Pour un proche de Jean-Marie Le Pen, celui-ci « a la légitimité pour être
candidat. » Et ses déclarations ? « Il ne changera pas. Alors il faut faire
avec. »
Reste que les opposants au FN se sont immédiatement saisis de l’affaire.
D’abord les associatifs : le Crif par un communiqué, SOS Racisme par des
tweets affirmant que l’association « refera condamner » le patriarche frontiste
pour ces propos, l’Union des étudiants juifs de France en annonçant une
plainte.

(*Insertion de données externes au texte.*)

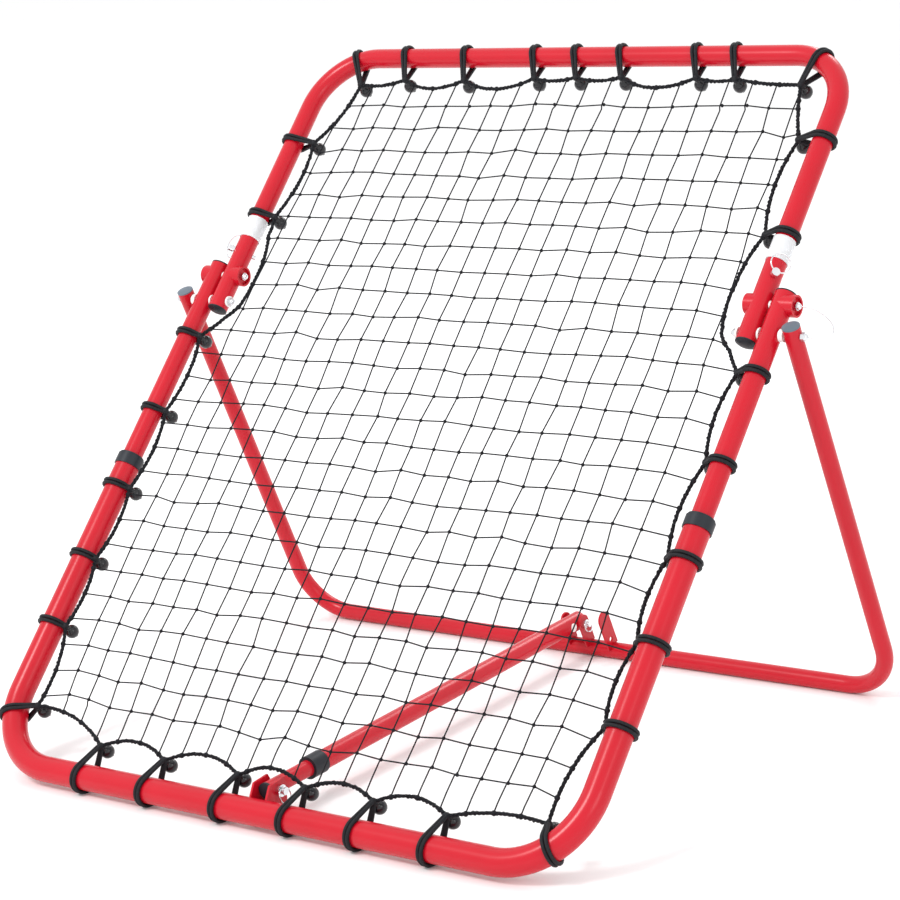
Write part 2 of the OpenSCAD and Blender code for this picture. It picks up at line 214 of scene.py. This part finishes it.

Les politiques aussi : les Jeunes socialistes, les UMP Renaud
Muselier et Eric Ciotti – potentiels rivaux de M. Le Pen en Paca – ont dénoncé
ces propos dans des tweets.
Un ponte de l’UMP dans la région se réjouissait il y a quelque temps: « Sa
candidature, c’est un atout pour nous » par rapport à Marion Maréchal-Le Pen,
sa petite-fille qui briguait aussi le poste.